In May, the board of trustees of Shwedagon pagoda- Yangon most famous monument- announced to increase the entrance fees from K 8,000 (US$5.85) to K 10,000 (US$7.30)from June 1. However, at the end of May, the archeology department indicated that any increase should be reported at least six months ahead before to be implemented.
“This is not only applicable to the Shwedagon pagoda but also for all things happening in the country. A discussion must be made with the stakeholders involved first before making a final decision on policy. It is very important,” Daw May Myat Mon Win, vice chairman of Myanmar Tourism Federation told The Myanmar Times. The grace period is necessary for tour operators to adjust their prices in the packages. Prices for packages are generally set a year in advance from one business season to the next.
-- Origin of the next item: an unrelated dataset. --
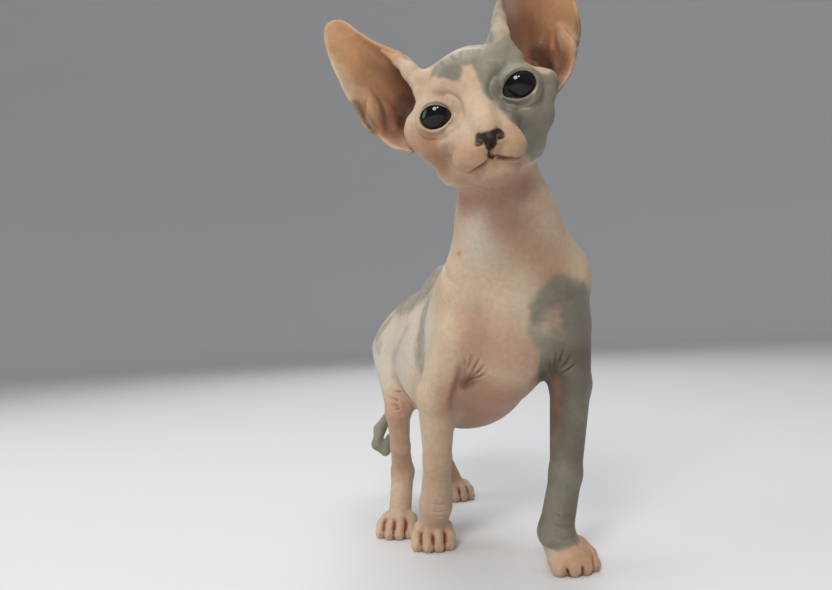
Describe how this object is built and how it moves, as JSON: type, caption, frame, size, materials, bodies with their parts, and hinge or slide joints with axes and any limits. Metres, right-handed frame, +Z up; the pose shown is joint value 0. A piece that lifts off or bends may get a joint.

The Union of Myanmar Travel Association, UMTA submitted to the ministry of religious affairs and culture that notice of six months should be systematically given for any price change according to a press release on May 31 by UMTA. However, with most packages now been presented and sold on line, tour operators are able to adjust quicker than in the past. Especially as most travellers do their booking only 30 to 45 days before departure. Whatever the debates about the reactivity of UMTA members, the grace period has already been approved.
In 2016, more than 600,000 foreign visitors visited Shwedagon pagoda generating Kip 5 billion (equivalent to US$3.5 million) and over $1, 700 as entrance fees, according to a release by Shwedagon pagoda’s trustees. From the end of January to the end of April, over 250,000 tourists already visited Yangon most famous monument with top visitors being Thais, Chinese, Germans and French.
Fees in Kyat were introduced back to 2014 but previously foreign visitors had to pay the entrance in US dollars.
The 2,500 years old Shwedagon Pagoda, which enshrines strands of Buddha’s hair and other holy relics, is located on Singuttara Hill, west of the Royal Lake. YThe Shwedagon Pagoda today stands close to 110 meters. The monument has 69 pagodas including the main stupa and four small pagodas located at the four cardinal points.
Shwedagon is literally an architectural “jewel”. The lower stupa is covered plated with 8,688 solid gold bars, the upper part with another 13,153. The tip of the stupa, far too high for the human eye to discern in any detail, is set with 5, 448 diamonds, 2,317 rubies, sapphires, and other gems, 1, 065 golden bells and, at the very top, a single 76-carat diamond!